#### [WHAT NEEDS TO BE DONE]
Reproduce each line that includes the word "caption".

+++ INFORMATION SHOWN +++

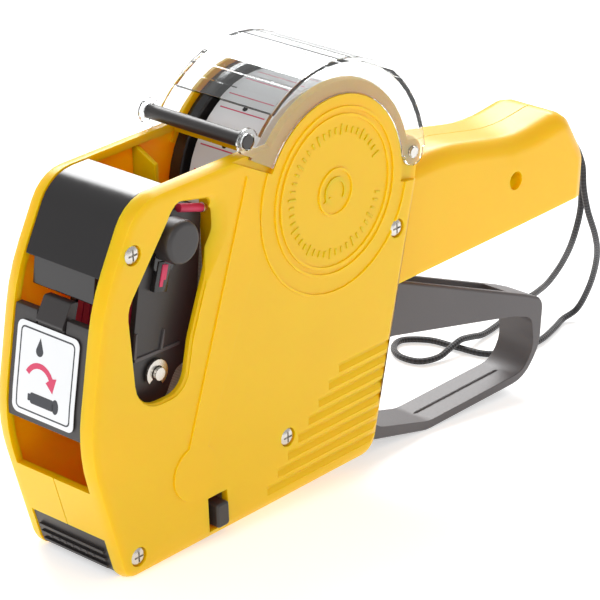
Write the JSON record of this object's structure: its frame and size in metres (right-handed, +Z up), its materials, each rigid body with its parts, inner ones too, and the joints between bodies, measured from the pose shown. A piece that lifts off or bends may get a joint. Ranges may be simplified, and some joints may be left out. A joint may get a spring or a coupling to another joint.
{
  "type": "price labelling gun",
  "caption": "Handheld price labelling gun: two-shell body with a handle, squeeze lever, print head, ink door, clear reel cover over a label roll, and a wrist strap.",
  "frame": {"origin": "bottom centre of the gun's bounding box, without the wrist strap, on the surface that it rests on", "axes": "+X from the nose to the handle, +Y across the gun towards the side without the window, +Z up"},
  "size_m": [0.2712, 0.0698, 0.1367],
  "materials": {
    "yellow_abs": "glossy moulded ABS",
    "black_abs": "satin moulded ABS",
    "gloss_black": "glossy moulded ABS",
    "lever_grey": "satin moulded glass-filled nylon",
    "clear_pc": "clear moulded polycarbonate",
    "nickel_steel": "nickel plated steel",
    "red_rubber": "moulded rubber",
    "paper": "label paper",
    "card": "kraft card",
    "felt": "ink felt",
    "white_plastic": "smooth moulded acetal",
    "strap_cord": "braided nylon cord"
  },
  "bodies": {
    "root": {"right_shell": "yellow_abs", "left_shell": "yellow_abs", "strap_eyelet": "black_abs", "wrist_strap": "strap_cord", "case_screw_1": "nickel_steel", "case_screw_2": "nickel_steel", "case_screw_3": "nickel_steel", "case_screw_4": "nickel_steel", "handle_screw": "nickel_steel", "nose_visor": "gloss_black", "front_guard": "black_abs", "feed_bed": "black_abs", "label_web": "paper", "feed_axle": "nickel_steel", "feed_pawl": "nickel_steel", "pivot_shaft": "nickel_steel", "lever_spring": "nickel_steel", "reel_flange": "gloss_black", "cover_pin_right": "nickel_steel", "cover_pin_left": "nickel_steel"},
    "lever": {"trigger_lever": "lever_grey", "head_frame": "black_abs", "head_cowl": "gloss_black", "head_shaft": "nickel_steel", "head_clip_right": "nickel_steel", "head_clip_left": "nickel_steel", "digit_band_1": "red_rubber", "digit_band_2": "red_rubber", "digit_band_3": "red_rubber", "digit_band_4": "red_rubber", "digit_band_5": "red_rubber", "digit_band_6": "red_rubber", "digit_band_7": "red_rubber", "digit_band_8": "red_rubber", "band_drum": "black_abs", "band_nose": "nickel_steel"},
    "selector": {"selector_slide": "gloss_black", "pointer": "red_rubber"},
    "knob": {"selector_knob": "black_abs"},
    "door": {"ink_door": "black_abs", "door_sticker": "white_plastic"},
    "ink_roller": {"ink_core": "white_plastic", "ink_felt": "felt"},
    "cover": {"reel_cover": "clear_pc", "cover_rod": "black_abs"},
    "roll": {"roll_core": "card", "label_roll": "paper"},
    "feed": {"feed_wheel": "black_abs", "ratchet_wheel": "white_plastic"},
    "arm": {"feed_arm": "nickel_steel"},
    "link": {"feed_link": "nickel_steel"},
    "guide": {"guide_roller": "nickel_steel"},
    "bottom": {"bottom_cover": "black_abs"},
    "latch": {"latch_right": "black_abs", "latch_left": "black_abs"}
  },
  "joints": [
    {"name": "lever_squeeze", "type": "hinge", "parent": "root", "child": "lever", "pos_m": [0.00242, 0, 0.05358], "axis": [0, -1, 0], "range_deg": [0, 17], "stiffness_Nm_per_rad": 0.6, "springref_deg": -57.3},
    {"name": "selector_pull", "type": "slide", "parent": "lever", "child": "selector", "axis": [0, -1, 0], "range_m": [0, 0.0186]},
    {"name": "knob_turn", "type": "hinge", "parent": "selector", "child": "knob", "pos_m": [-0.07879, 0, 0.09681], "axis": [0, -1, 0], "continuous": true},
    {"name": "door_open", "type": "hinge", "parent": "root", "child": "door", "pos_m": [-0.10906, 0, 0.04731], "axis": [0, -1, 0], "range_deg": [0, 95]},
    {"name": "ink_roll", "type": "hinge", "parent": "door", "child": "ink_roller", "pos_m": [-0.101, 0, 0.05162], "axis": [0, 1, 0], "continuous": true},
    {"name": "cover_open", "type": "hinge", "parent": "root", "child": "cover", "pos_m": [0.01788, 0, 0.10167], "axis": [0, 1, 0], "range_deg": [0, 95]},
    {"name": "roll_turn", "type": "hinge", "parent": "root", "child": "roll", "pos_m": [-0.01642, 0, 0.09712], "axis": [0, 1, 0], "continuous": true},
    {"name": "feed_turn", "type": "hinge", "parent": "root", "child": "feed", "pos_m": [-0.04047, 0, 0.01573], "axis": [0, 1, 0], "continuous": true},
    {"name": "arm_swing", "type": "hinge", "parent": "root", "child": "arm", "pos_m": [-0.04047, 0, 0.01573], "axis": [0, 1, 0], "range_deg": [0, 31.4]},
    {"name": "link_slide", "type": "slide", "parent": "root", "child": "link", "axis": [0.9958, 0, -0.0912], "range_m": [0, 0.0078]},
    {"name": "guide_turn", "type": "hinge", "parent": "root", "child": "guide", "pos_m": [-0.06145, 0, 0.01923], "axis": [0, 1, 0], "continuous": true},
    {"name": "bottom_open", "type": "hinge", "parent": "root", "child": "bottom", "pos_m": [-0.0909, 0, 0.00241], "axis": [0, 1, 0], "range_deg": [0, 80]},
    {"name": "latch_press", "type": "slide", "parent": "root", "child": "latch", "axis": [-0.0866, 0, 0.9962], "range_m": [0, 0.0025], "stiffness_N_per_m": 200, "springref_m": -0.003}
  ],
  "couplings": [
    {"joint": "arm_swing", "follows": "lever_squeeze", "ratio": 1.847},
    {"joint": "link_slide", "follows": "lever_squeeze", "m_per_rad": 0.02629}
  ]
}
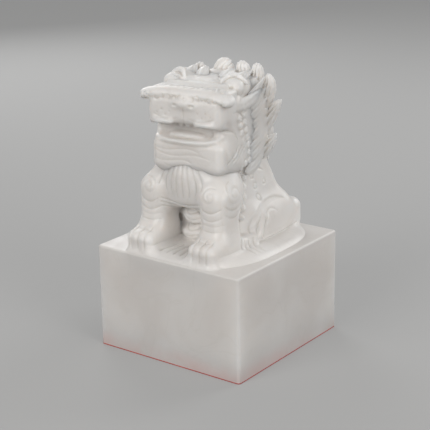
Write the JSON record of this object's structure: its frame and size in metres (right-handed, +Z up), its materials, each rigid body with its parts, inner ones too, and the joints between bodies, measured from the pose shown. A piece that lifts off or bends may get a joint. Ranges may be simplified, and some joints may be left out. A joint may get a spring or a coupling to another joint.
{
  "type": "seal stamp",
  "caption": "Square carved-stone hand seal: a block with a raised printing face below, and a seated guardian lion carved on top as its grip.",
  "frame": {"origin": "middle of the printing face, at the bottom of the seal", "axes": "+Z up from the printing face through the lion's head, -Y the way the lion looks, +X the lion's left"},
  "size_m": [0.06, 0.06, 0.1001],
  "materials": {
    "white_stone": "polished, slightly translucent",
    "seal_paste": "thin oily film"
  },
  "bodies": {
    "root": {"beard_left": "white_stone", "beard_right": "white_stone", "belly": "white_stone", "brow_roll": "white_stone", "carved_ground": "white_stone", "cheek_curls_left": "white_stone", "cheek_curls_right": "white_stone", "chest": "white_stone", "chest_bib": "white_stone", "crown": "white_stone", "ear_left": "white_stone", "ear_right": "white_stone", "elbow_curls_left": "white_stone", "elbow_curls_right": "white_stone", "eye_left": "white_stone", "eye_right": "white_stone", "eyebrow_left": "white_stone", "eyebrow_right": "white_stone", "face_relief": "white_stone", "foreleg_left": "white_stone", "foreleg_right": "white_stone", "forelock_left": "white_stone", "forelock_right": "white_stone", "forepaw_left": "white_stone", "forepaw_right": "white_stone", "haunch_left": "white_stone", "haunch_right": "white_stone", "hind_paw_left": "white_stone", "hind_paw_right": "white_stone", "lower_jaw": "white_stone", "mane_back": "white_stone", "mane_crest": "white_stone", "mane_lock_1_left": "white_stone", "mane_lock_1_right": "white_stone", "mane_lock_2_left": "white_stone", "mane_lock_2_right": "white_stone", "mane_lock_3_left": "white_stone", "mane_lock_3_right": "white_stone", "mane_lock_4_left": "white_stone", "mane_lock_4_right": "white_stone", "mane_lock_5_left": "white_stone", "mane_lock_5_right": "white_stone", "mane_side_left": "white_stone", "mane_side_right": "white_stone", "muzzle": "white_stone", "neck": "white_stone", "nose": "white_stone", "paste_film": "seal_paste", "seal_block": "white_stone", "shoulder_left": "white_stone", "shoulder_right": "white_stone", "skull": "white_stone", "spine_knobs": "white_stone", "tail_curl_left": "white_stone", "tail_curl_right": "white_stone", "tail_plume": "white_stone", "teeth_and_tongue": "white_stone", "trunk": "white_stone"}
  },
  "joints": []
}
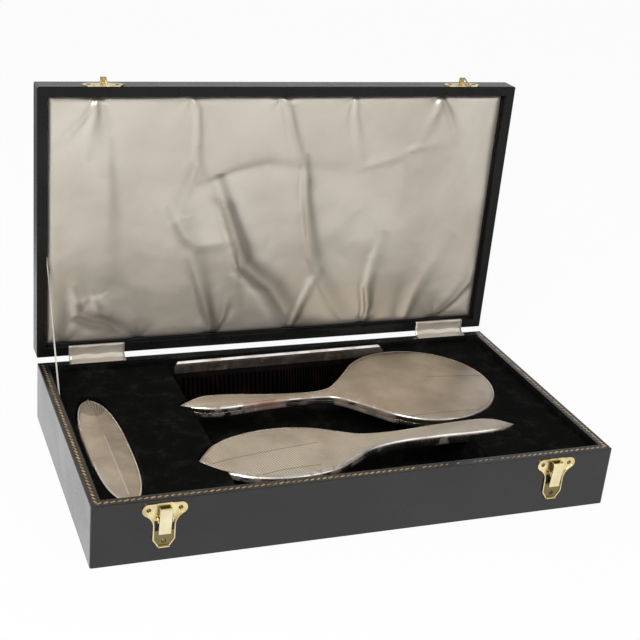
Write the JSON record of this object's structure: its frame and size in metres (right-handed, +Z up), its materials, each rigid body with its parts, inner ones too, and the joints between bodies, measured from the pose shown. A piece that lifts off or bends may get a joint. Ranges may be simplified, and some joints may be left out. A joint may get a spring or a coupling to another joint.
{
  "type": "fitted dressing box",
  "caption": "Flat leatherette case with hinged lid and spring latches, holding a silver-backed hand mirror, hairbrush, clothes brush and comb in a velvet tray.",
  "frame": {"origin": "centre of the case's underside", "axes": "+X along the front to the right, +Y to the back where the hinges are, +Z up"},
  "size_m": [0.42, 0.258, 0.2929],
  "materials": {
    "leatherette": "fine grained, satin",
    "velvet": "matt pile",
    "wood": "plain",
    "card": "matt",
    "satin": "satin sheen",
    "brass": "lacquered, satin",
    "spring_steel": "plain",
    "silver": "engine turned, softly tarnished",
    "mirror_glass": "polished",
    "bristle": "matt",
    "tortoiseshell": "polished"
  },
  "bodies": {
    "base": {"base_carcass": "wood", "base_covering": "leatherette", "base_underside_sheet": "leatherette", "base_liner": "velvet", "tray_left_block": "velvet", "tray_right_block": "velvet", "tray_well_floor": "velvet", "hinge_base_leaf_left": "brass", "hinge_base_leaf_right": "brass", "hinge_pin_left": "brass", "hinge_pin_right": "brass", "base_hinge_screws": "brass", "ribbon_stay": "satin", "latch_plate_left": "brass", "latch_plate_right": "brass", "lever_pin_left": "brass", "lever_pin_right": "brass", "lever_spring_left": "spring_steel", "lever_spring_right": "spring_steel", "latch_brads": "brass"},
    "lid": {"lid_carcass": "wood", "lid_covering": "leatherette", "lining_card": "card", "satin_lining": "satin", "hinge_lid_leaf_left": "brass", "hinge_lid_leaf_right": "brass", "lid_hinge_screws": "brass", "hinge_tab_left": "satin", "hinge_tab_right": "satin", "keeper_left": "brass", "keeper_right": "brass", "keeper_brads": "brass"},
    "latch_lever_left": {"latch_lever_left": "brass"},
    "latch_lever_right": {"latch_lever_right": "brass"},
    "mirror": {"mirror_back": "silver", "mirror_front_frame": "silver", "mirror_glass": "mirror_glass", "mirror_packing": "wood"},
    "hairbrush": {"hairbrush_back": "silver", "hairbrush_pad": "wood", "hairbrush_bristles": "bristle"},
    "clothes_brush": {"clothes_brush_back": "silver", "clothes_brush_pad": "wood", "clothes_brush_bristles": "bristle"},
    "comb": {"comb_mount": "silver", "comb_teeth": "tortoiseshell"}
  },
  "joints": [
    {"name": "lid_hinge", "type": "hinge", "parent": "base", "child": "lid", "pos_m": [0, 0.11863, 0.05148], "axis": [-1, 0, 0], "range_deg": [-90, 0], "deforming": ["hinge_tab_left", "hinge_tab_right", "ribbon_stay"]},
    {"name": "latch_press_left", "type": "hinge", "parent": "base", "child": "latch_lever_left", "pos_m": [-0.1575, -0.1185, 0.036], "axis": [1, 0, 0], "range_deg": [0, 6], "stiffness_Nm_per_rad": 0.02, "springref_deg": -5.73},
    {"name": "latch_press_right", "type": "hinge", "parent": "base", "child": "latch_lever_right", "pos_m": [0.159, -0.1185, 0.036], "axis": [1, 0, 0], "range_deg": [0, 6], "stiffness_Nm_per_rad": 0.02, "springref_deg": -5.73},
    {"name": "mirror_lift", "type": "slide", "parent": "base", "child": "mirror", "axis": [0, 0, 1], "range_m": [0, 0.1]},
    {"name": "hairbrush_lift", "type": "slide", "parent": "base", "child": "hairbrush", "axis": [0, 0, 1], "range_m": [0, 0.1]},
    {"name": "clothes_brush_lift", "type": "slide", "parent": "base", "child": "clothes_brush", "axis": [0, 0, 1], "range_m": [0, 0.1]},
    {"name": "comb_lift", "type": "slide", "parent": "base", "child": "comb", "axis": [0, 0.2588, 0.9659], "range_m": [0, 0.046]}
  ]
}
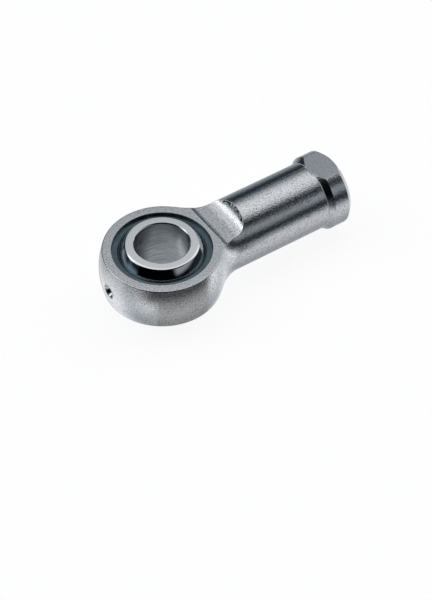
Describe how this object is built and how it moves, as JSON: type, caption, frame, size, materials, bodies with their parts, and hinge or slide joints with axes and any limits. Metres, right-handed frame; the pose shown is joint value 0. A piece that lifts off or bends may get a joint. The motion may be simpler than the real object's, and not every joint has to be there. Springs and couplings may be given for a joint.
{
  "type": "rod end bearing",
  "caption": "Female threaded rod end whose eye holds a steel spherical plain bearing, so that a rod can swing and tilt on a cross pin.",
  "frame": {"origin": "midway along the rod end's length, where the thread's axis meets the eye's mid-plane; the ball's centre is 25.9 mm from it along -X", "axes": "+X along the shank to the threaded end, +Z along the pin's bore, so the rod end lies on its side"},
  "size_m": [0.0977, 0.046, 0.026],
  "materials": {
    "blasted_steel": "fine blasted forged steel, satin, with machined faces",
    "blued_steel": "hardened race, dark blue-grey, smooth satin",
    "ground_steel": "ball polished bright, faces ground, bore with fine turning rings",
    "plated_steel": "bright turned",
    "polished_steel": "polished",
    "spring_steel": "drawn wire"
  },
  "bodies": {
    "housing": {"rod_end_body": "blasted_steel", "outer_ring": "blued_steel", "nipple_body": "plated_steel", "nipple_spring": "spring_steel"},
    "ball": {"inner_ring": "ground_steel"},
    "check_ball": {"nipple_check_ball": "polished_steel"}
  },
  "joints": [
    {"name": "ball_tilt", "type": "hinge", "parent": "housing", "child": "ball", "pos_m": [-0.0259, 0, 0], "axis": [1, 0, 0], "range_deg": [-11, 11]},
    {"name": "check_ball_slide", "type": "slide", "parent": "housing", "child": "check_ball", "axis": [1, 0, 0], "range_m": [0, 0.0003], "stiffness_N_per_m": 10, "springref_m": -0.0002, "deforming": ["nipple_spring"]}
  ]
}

+++

#### [RESPONSE TO THE EXERCISE]
  "caption": "Handheld price labelling gun: two-shell body with a handle, squeeze lever, print head, ink door, clear reel cover over a label roll, and a wrist strap.",
  "caption": "Square carved-stone hand seal: a block with a raised printing face below, and a seated guardian lion carved on top as its grip.",
  "caption": "Flat leatherette case with hinged lid and spring latches, holding a silver-backed hand mirror, hairbrush, clothes brush and comb in a velvet tray.",
Describe how this object is built and how it moves, as JSON: type, caption, frame, size, materials, bodies with their parts, and hinge or slide joints with axes and any limits. Metres, right-handed frame; the pose shown is joint value 0. A piece that lifts off or bends may get a joint. The motion may be simpler than the real object's, and not every joint has to be there. Springs and couplings may be given for a joint.
  "caption": "Female threaded rod end whose eye holds a steel spherical plain bearing, so that a rod can swing and tilt on a cross pin.",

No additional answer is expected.